**SUPPLIED INFORMATION**
-*-

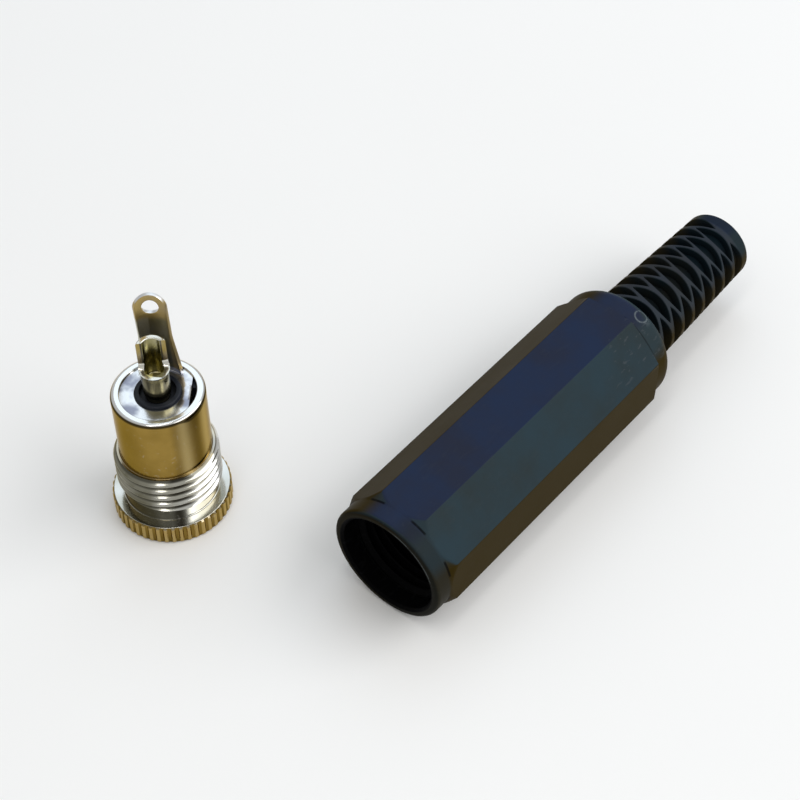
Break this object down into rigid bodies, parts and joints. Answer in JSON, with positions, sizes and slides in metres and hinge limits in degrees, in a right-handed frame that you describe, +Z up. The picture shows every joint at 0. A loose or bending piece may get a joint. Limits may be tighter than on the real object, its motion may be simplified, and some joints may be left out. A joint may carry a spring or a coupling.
{
  "type": "inline dc barrel jack with cable shell",
  "caption": "Cable-end DC power socket for a barrel plug: turned metal core with a knurled flange, thread and solder lugs, beside its unscrewed octagonal shell with strain relief.",
  "frame": {"origin": "middle of the whole, seen from above, at table height", "axes": "+Z up along the socket core's axis, from the mating face towards the solder lugs; +Y along the shell's axis, from its mouth towards the cable end"},
  "size_m": [0.0288, 0.05, 0.0199],
  "materials": {
    "plated_brass": "bright nickel over brass, warm on the smooth barrel",
    "insulator_black": "satin",
    "terminal_metal": "bright nickel plate",
    "pin_metal": "bright nickel plate",
    "shell_black": "semi-gloss, as moulded"
  },
  "bodies": {
    "root": {"socket_body": "plated_brass", "socket_insulator": "insulator_black", "sleeve_terminal": "terminal_metal", "centre_pin": "pin_metal", "backshell": "shell_black"}
  },
  "joints": []
}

-*-

**YOUR OBJECTIVE**
Return the whole listing exactly.

**ANSWER**
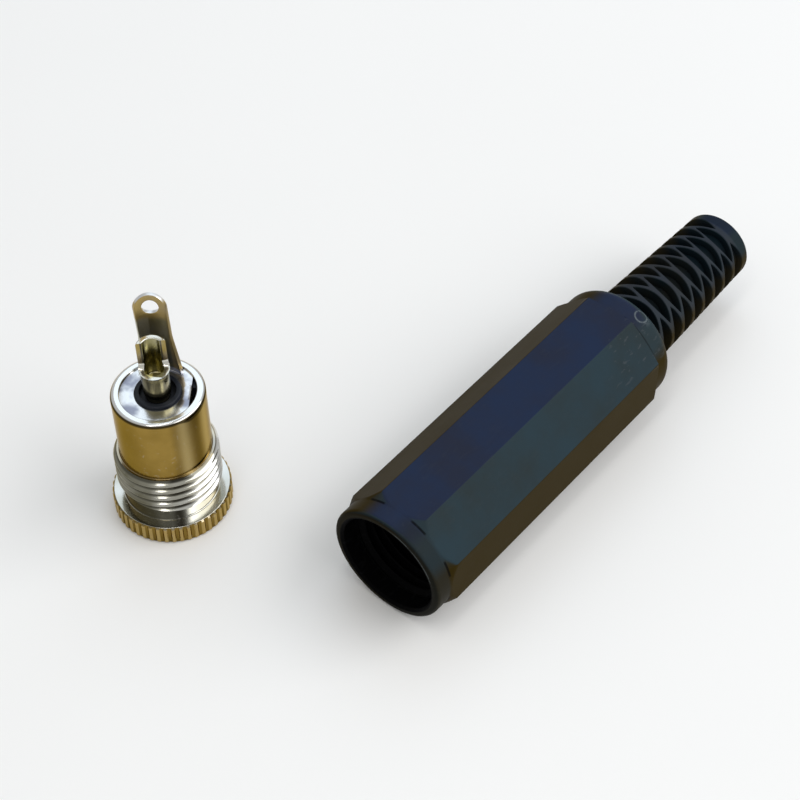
Break this object down into rigid bodies, parts and joints. Answer in JSON, with positions, sizes and slides in metres and hinge limits in degrees, in a right-handed frame that you describe, +Z up. The picture shows every joint at 0. A loose or bending piece may get a joint. Limits may be tighter than on the real object, its motion may be simplified, and some joints may be left out. A joint may carry a spring or a coupling.
{
  "type": "inline dc barrel jack with cable shell",
  "caption": "Cable-end DC power socket for a barrel plug: turned metal core with a knurled flange, thread and solder lugs, beside its unscrewed octagonal shell with strain relief.",
  "frame": {"origin": "middle of the whole, seen from above, at table height", "axes": "+Z up along the socket core's axis, from the mating face towards the solder lugs; +Y along the shell's axis, from its mouth towards the cable end"},
  "size_m": [0.0288, 0.05, 0.0199],
  "materials": {
    "plated_brass": "bright nickel over brass, warm on the smooth barrel",
    "insulator_black": "satin",
    "terminal_metal": "bright nickel plate",
    "pin_metal": "bright nickel plate",
    "shell_black": "semi-gloss, as moulded"
  },
  "bodies": {
    "root": {"socket_body": "plated_brass", "socket_insulator": "insulator_black", "sleeve_terminal": "terminal_metal", "centre_pin": "pin_metal", "backshell": "shell_black"}
  },
  "joints": []
}